“I felt okay, not sick, not wounded, just part of a new club in which no one wanted membership.”
Noreen was not immune to the effects of cancer, as her mother had experienced lung cancer, but she was not prepared for navigating cancer herself or how her faith would be tested. I Don’t Have Cancer When I’m Sleeping explores a husband and wife’s journey through her cancer. Twice. With a sense of understanding, love, and devotion, this as-told-by memoir offers the unvarnished truth about living and dying with cancer—a path in which time holds new meaning and priorities change.

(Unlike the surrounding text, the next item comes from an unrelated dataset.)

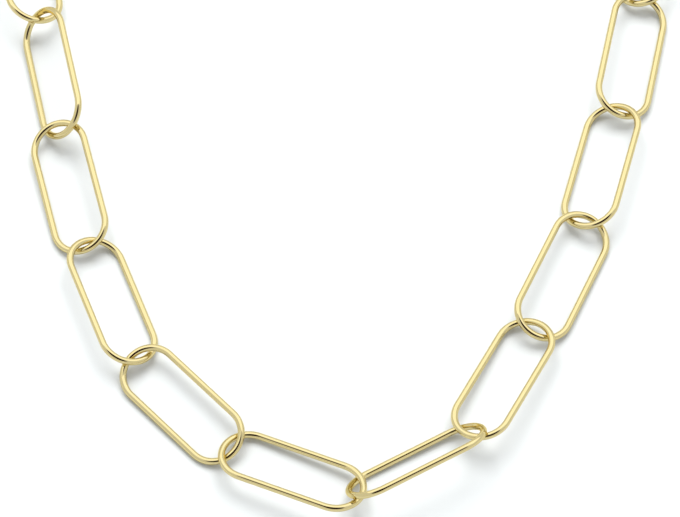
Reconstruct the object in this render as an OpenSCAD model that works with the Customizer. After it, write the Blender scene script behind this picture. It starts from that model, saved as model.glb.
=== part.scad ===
// Paperclip chain necklace of polished gold wire, lying closed on a flat surface.
// Millimetres, +Z up from the surface, +X to the right, +Y from the front links to the clasp.
// The chain is followed one way round: down the left side, along the front, up the right
// side and back to the clasp, so the inside of the loop is always on its left.

/* [Link] */
// Length of a link, outside to outside
link_length = 22; // [18:0.5:28]
// Width of a link, outside to outside
link_width = 9; // [7.5:0.5:12]
// Thickness of the round wire
wire_d = 1; // [0.8:0.1:1.2]

/* [Clasp] */
// Thickness of the clasp's hoop
hoop_d = 1.6; // [1.2:0.1:2]
// Play of the first link's wire inside the hoop
hoop_play = 3.3; // [2.9:0.1:4.5]
// Thickness of the clasp's eye
eye_d = 1; // [0.8:0.1:1.2]
// Play of the last link's wire inside the eye
eye_play = 2.6; // [2.4:0.1:4]
// Length of the neck between the eye and the hoop
neck_length = 0.8; // [0.5:0.1:2]
// Thickness of the neck
neck_d = 1.4; // [1.2:0.1:1.6]
// Length of the thumb piece on the side of the hoop
thumb_length = 1.5; // [1:0.1:2.5]
// Thickness of the thumb piece's stem
thumb_d = 0.9; // [0.8:0.1:1.2]
// Thickness of the ball on its end, in stem thicknesses
thumb_ball = 1.4; // [1.3:0.1:2]

/* [Lie] */
// Free gap where one piece passes through another
gap = 0.15; // [0.1:0.01:0.25]
// Number of links on each side of the clasp, behind the front ones; odd, as they lean to and fro
back_links = 5; // [5:2:9]
// How much higher one side of a back link lies than the other, in wire thicknesses
back_climb = 2.6; // [2.4:0.1:3.2]
// Lean of the clasp on its side, in degrees
clasp_lean = 36; // [32:1:45]

/* [Hidden] */
$fn = 48;
link_r = (link_width - wire_d) / 2;
link_reach = link_length - link_width;
hoop_r = (wire_d + hoop_play + hoop_d) / 2;
eye_r = (wire_d + eye_play + eye_d) / 2;
clasp_reach = eye_r + eye_d / 2 + neck_length + hoop_d / 2 + hoop_r;

// Front links in order down the left side, along the front and up the right side.
// Heading in degrees; how much higher the inner side lies than the outer one; how far the
// near and the far end are held off the surface; and the next link's shift towards the
// inside. All but the headings are in wire thicknesses.
HEADING = 0;
CLIMB = 1;
NEAR_RISE = 2;
FAR_RISE = 3;
SHIFT = 4;
front = [
    [-82.5, -3.1, 0.0, 1.3, 0.6],
    [-77.0, 5.7, 0.3, 0.2, -1.4],
    [-75.0, 2.6, 0.7, 0.1, 0.6],
    [-68.0, -2.9, 0.0, 0.0, -0.3],
    [-45.0, 2.0, 0.1, 0.0, -0.2],
    [-22.0, -2.3, 0.3, 1.0, 0.1],
    [28.0, -6.0, 0.0, 0.3, 0.7],
    [61.0, -2.1, 1.2, 0.3, -0.3],
    [64.5, 2.2, 0.2, 0.0, 0.5],
    [74.0, -3.0, 0.1, 0.0, -0.4],
    [77.5, 2.6, 0.3, 0.1, 0.2],
    [83.5, -3.1, 0.0, 0.1, 0.0]
];

// A piece as it lies: heading, pitch, lean, the radii of its near and far ring, their
// thicknesses, the distance between the rings' centres and the near ring's height.
function along(piece) = [
    cos(piece[0]) * cos(piece[1]), sin(piece[0]) * cos(piece[1]), sin(piece[1])
];
function across(piece) =
    let (level = [-sin(piece[0]), cos(piece[0]), 0])
    cos(piece[2]) * level + sin(piece[2]) * cross(along(piece), level);
function near_r(piece) = piece[3];
function far_r(piece) = piece[4];
function near_d(piece) = piece[5];
function far_d(piece) = piece[6];
function reach(piece) = piece[7];
function near_z(piece) = piece[8];
function far_z(piece) = near_z(piece) + reach(piece) * along(piece)[2];

// Height of a ring's centre when the ring rests on the surface
function rest_z(r, d, pitch, lean) = r * norm([sin(pitch), sin(lean) * cos(pitch)]) + d / 2;

function laid_link(heading, climb, near_rise, far_rise) =
    let (
        lean = asin(climb * wire_d / (2 * link_r)),
        pitch = asin((far_rise - near_rise) * wire_d / link_reach)
    )
    [heading, pitch, lean, link_r, link_r, wire_d, wire_d, link_reach,
        rest_z(link_r, wire_d, pitch, lean) + near_rise * wire_d];

function laid_clasp(heading, lean, pitch, passes) =
    let (
        near = rest_z(eye_r, eye_d, pitch, lean),
        far = rest_z(hoop_r, hoop_d, pitch, lean)
    )
    passes < 1
        ? [heading, pitch, lean, eye_r, hoop_r, eye_d, hoop_d, clasp_reach, near]
        : laid_clasp(heading, lean, asin((far - near) / clasp_reach), passes - 1);

// Least distance between the far ring of one piece and the near ring of the next,
// with the next ring's centre offset from the first one's, sampled along the next half ring
sample_turn = 6;
sample_end = 84;
function ring_distance(piece, next, offset) = min([
    for (turn = [-sample_end : sample_turn : sample_end])
        let (
            point = offset - near_r(next) * (cos(turn) * along(next) - sin(turn) * across(next)),
            flat = [point * along(piece), point * across(piece)],
            height = point * cross(along(piece), across(piece))
        )
        norm([norm(flat) - far_r(piece), height])
]);

function heading_of(angle) = [cos(angle), sin(angle), 0];
function joint_offset(piece, next, way, shift, overlap) =
    (far_r(piece) + near_r(next) - overlap) * heading_of(way)
    + shift * wire_d * heading_of(way + 90)
    + [0, 0, near_z(next) - far_z(piece)];

// How far two rings reach into each other when they are drawn as tight as the gap allows,
// found by halving
halvings = 16;
function overlap(piece, next, way, shift, low, high, steps) =
    let (
        middle = (low + high) / 2,
        needed = (far_d(piece) + near_d(next)) / 2 + gap,
        distance = ring_distance(piece, next, joint_offset(piece, next, way, shift, middle))
    )
    steps < 1 ? high
        : distance < needed ? overlap(piece, next, way, shift, middle, high, steps - 1)
        : overlap(piece, next, way, shift, low, middle, steps - 1);
function tight_overlap(piece, next, way, shift) =
    overlap(piece, next, way, shift, 0, min(far_r(piece), near_r(next)), halvings);

// Front links as they lie, and the step from each one's far ring to the next one's near ring
front_pieces = [
    for (row = front) laid_link(row[HEADING], row[CLIMB], row[NEAR_RISE], row[FAR_RISE])
];
front_steps = [
    for (i = [0 : len(front) - 2])
        let (
            piece = front_pieces[i],
            next = front_pieces[i + 1],
            way = (front[i][HEADING] + front[i + 1][HEADING]) / 2
        )
        joint_offset(piece, next, way, front[i][SHIFT],
            tight_overlap(piece, next, way, front[i][SHIFT]))
];

// Back links lean to and fro. The way round turns by the same angle on both sides of the
// clasp, a little more at each joint towards it, and their joints are judged straight and
// at the sharpest bend.
front_last = len(front) - 1;
half_turn = (front[0][HEADING] + 360 - front[front_last][HEADING]) / 2;
sharpest_bend = 26;
function back_sign(k) = k % 2 == 0 ? 1 : -1;
clasp_sign = -back_sign(back_links - 1);
back_overlap = max([
    for (bend = [0, sharpest_bend])
        tight_overlap(laid_link(0, back_climb, 0, 0), laid_link(bend, -back_climb, 0, 0), bend / 2, 0)
]);
back_step = 2 * link_r - back_overlap;

// The clasp lies square to the line that closes the loop, with a link bent away on each
// side. Its pitch follows from its rings' heights, and they from its pitch.
pitch_passes = 4;
flat_clasp = laid_clasp(0, clasp_sign * clasp_lean, 0, pitch_passes);
last_link = laid_link(-sharpest_bend, -clasp_sign * back_climb, 0, 0);
first_link = laid_link(sharpest_bend, -clasp_sign * back_climb, 0, 0);
eye_step = link_r + eye_r - tight_overlap(last_link, flat_clasp, 0, 0);
hoop_step = hoop_r + link_r - tight_overlap(flat_clasp, first_link, 0, 0);
clasp_run = eye_step + reach(flat_clasp) * along(flat_clasp)[0] + hoop_step;

// Rings' centres along the front, from the first link's near ring
function walk(pieces, steps) = [
    for (
        i = 0, place = [0, 0, near_z(pieces[0])];
        i < len(pieces);
        place = i < len(steps) ? place + reach(pieces[i]) * along(pieces[i]) + steps[i] : place,
        i = i + 1
    ) place
];
front_places = walk(front_pieces, front_steps);
front_end = front_places[front_last] + link_reach * along(front_pieces[front_last]);

// The line from the front's far end to its near end, and how round the way over it must be
// to close the loop: each back link's heading differs from the line's by back_turn
back_from = front_end + back_step * heading_of(front[front_last][HEADING]);
back_to = front_places[0] - back_step * heading_of(front[0][HEADING]);
chord = [back_to[0] - back_from[0], back_to[1] - back_from[1]];
chord_heading = 180 - atan2(chord[1], -chord[0]);
function back_turn(k, round) = half_turn * (1 - pow((k + 1) / (back_links + 1), round));
function sum(list, from = 0) = from < len(list) ? list[from] + sum(list, from + 1) : 0;
function back_span(round) =
    clasp_run
    + 2 * link_reach * sum([for (k = [0 : back_links - 1]) cos(back_turn(k, round))])
    + 2 * back_step * sum([
        for (k = [0 : back_links - 2]) cos((back_turn(k, round) + back_turn(k + 1, round)) / 2)
    ]);
function closing(low, high, steps) =
    let (middle = (low + high) / 2)
    steps < 1 ? middle
        : back_span(middle) > norm(chord) ? closing(middle, high, steps - 1)
        : closing(low, middle, steps - 1);
roundness = closing(0.5, 5, 2 * halvings);

right_back = [
    for (k = [0 : back_links - 1])
        laid_link(chord_heading - back_turn(k, roundness), back_sign(k) * back_climb, 0, 0)
];
left_back = [
    for (k = [back_links - 1 : -1 : 0])
        laid_link(chord_heading + back_turn(k, roundness), back_sign(k) * back_climb, 0, 0)
];
clasp_piece = laid_clasp(chord_heading, clasp_sign * clasp_lean, 0, pitch_passes);
function level_step(length, way, piece, next) =
    length * heading_of(way) + [0, 0, near_z(next) - far_z(piece)];
function back_joint(piece, next) = level_step(back_step, (piece[0] + next[0]) / 2, piece, next);

// All pieces and steps from the clasp, round the loop and back to it
count = 2 * back_links + len(front);
pieces = concat([clasp_piece], left_back, front_pieces, right_back);
steps = concat(
    [level_step(hoop_step, chord_heading, clasp_piece, left_back[0])],
    [for (k = [0 : back_links - 2]) back_joint(left_back[k], left_back[k + 1])],
    [level_step(back_step, front[0][HEADING], left_back[back_links - 1], front_pieces[0])],
    front_steps,
    [level_step(back_step, front[front_last][HEADING], front_pieces[front_last], right_back[0])],
    [for (k = [0 : back_links - 2]) back_joint(right_back[k], right_back[k + 1])]
);
places = walk(pieces, steps);

// Corners of the box round a piece's two rings
function ring_half(piece, r, d) = [
    for (axis = [0 : 2]) r * norm([along(piece)[axis], across(piece)[axis]]) + d / 2
];
function high_corner(i, side) =
    let (
        near = places[i] + side * ring_half(pieces[i], near_r(pieces[i]), near_d(pieces[i])),
        far = places[i] + reach(pieces[i]) * along(pieces[i])
            + side * ring_half(pieces[i], far_r(pieces[i]), far_d(pieces[i]))
    )
    [for (axis = [0 : 1]) side * max(side * near[axis], side * far[axis])];
highs = [for (i = [0 : count]) high_corner(i, 1)];
lows = [for (i = [0 : count]) high_corner(i, -1)];
middle = [
    for (axis = [0 : 1]) (max([for (c = highs) c[axis]]) + min([for (c = lows) c[axis]])) / 2
];

// Moves a piece drawn from its near ring's centre along +X to where it lies
module lay(i) {
    translate([places[i][0] - middle[0], places[i][1] - middle[1], places[i][2]])
        rotate([pieces[i][2], -pieces[i][1], pieces[i][0]])
            children();
}

// Part of a ring of round wire about Z, from one angle round by a sweep
module ring_part(r, d, from, sweep) {
    rotate([0, 0, from])
        rotate_extrude(angle = sweep)
            translate([r, 0])
                circle(d = d);
}

// Straight round wire from one point to another in the XY plane
module straight(from, to, d) {
    run = to - from;
    translate([from[0], from[1], 0])
        rotate([0, 90, atan2(run[1], run[0])])
            cylinder(d = d, h = norm(run));
}

// One link: two straight sides joined by two half rings
module link(i) {
    color("gold")
        lay(i) {
            ring_part(link_r, wire_d, 90, 180);
            translate([link_reach, 0, 0])
                ring_part(link_r, wire_d, -90, 180);
            for (side = [-link_r, link_r])
                straight([0, side], [link_reach, side], wire_d);
        }
}

// The clasp: an eye, a neck and a round hoop with a thumb piece on its outer side
module clasp() {
    thumb_end = hoop_r + hoop_d / 2 + thumb_length;
    color("gold")
        lay(0) {
            ring_part(eye_r, eye_d, 0, 360);
            straight([eye_r, 0], [clasp_reach - hoop_r, 0], neck_d);
            translate([clasp_reach, 0, 0]) {
                ring_part(hoop_r, hoop_d, 0, 360);
                straight([0, -hoop_r], [0, -thumb_end], thumb_d);
                translate([0, -thumb_end, 0])
                    sphere(d = thumb_ball * thumb_d);
            }
        }
}

clasp();
for (i = [1 : count])
    link(i);
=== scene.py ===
import math

import bpy
import numpy as np
from mathutils import Matrix, Vector


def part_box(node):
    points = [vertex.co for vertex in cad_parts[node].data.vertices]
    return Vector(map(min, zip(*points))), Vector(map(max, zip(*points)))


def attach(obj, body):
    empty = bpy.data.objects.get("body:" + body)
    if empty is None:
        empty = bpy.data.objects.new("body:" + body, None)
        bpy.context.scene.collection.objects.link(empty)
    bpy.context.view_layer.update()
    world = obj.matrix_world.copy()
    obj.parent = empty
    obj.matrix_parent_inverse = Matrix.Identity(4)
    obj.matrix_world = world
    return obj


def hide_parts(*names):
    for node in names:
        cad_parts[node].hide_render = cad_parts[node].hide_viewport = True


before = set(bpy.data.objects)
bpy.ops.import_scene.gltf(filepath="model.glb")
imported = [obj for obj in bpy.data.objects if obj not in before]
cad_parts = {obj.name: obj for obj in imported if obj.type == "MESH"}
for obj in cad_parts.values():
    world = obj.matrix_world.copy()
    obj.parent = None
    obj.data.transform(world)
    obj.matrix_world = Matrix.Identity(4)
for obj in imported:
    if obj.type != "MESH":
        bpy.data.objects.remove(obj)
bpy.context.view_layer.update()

# The view: a photographer's camera on a stand, with a long lens, that looks down on the
# surface from the front. It aims inside the loop, so only the front half of the chain is
# in the frame. Its picture keeps white as white, without the look of film.
MM = 0.001
photo_width_px = 680
pixels_per_mm = 6.853
camera_elevation = math.radians(62.9)
camera_distance = 476 * MM
sensor_width = 36.0
aim_left_of_front_link = 3.8 * MM
aim_behind_front_link = 41.5 * MM
front_link_low, front_link_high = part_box("link_11")
aim = Vector((
    front_link_high[0] - aim_left_of_front_link,
    front_link_low[1] + aim_behind_front_link,
    0,
))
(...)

For readers who want to hear a story of both struggle and hope, for readers who are going through the cancer experience or know someone who is, and for readers who are experiencing grief or are a surviving spouse trying to cope … there is every bit of perfectness in the imperfectness of being human.
Born and raised in a small central California farming town, Gary Sorg is no stranger to life’s endearing and challenging moments. He spent twenty years with the Merced County Sheriff’s Department, earning a bachelor’s in criminal justice and a master’s in correctional counseling along the way. Then he went on to a second career for the State of California Department of Justice at the Commission on Peace Officer Standards and Training. When not writing, Gary enjoys traveling with his wife, Janie, Bible study with friends, riding his motorcycle, target shooting, and time with family. Gary and Janie live near Sacramento.
“Many inspiring stories have been written about cancer survivors and their heroic battles with this insidious disease. This book does have a heroic central figure—Noreen—but it is not ‘about Noreen.’ It is about dealing with cancer and all the emotional and physical challenges one encounters when you ‘get cancer.’”
“I was part of the club now. Rows of people resting in their recliners, with tubes coming out of them, like we were all sitting around the pool at the spa or getting the full treatment at the salon.”
“It wasn’t painful like you might think injecting poison into your bloodstream would be. Chemo is … the medical version of ‘what doesn’t kill you makes you stronger.’”
“At the end of about two hours, I was done. They unhooked me, I confirmed my appointment for next week on the way out, and that was it—no special instructions. I felt okay, not sick, not wounded, just part of a new club in which no one wanted membership.”
“At first, you feel no hope, just a big hole in your life. Then you begin to understand that there is light at the end of the tunnel, even though it is months away.”
“Losing my mum was a tragedy that tested my faith. Little did I know that I would need my faith to get through the biggest battle of my life.”
“Without someone to guide you who has been through it, you are just flying by the seat of your pants.”
“Even though I barely knew the chaplain, I chose him for the support I needed once more to get through the day."